Relational Geographies
I wouldn’t say that what I am doing is setting up new ways of thinking and acting rather highlighting what is already there. I’d like to re-introduce a statement by Garnet about artists serving as good navigators and explorers of the in-between. There’s also been discussion between us about how problematic it is to make a distinction between the digital and non-digital, the physical and virtual, as if these were two completely different situations and/or states. I think I use the word ‘virtual’ not because I make this distinction, but for a gap in the language to explain this hybridity between the two except by using binaries.
Regarding the production of space, whether pointing to Henri Lefevre or a multitude of other thinkers, I think that we are always dealing with in-betweeness and hybridity, in connection with technology or not, where space becomes a complex layering of buildings, sensations, social interactions, emotions, memories, etc. Citing the work of Irit Rogoff and her definition of ‘relational geographies’, the contemporary rendering of space is something that is always relational, unable to be located within a fixed ‘truth’ or ‘identity’ but always somewhere in-between. I really liked Kate’s Path project about a narrative produced by moving through the city, itself a state of in-betweeness, and created by visibilities and gaps where the culmination of disparate fragments forms into a cohesive whole. It’s the feeling of fragmentation and in-betweeness that I really enjoy about walking through cities, especially ones that I’ve never been to before.

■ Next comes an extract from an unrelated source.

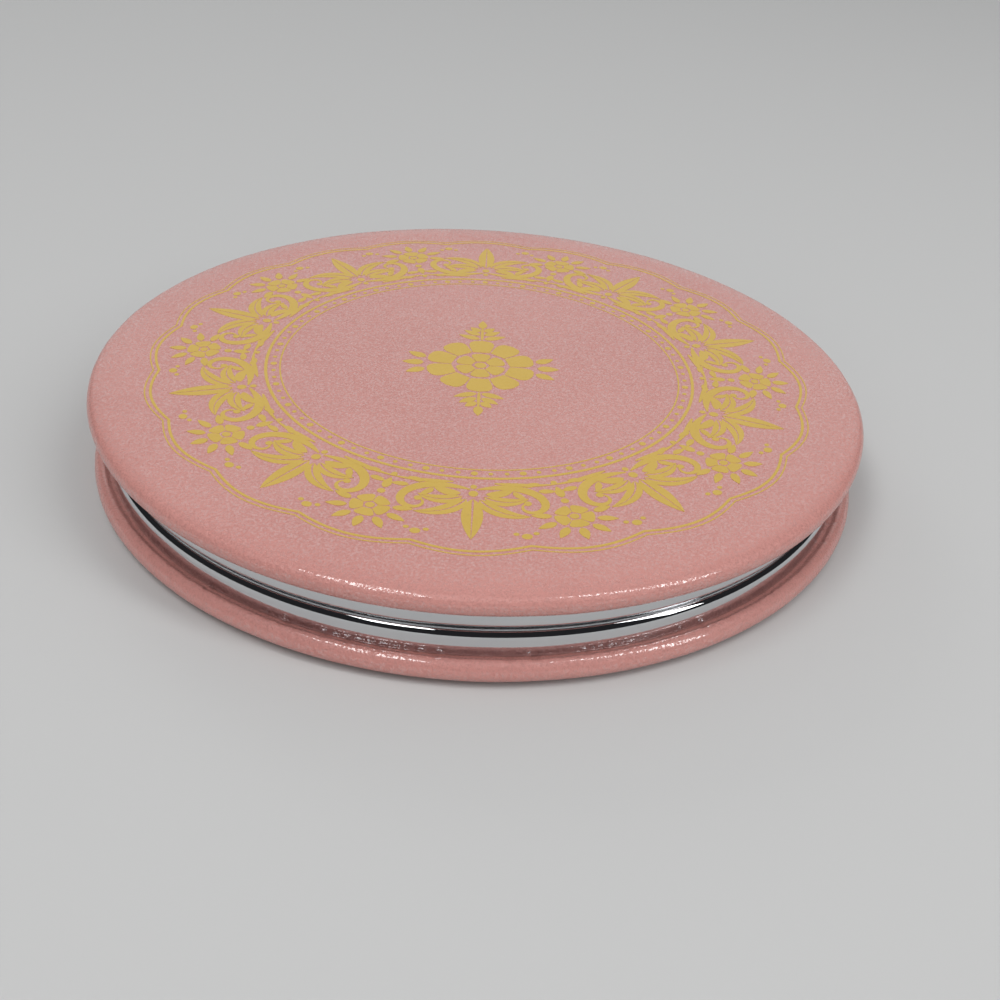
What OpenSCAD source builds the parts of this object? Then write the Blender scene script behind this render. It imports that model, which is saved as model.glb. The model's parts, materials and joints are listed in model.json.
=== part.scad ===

I’ve also been thinking lately about the writing of history, specifically the public collective memory generated through the production of media and accumulation of personal footage. The industrial ability to mass-produce images creates more opportunities to tell our own personal stories, while also setting up a situation for a type of memory defined by affinity and sameness, not to mention the way data is classified, standardized and stored. These set up the conditions for what is remembered, but also who gets to tell the story. Back to my YouTube adventures, I find it puzzling, but at the same time of course alarmingly not, that most of the videos I’m finding are being made by young boys and men, mostly white, between the ages of 14-40.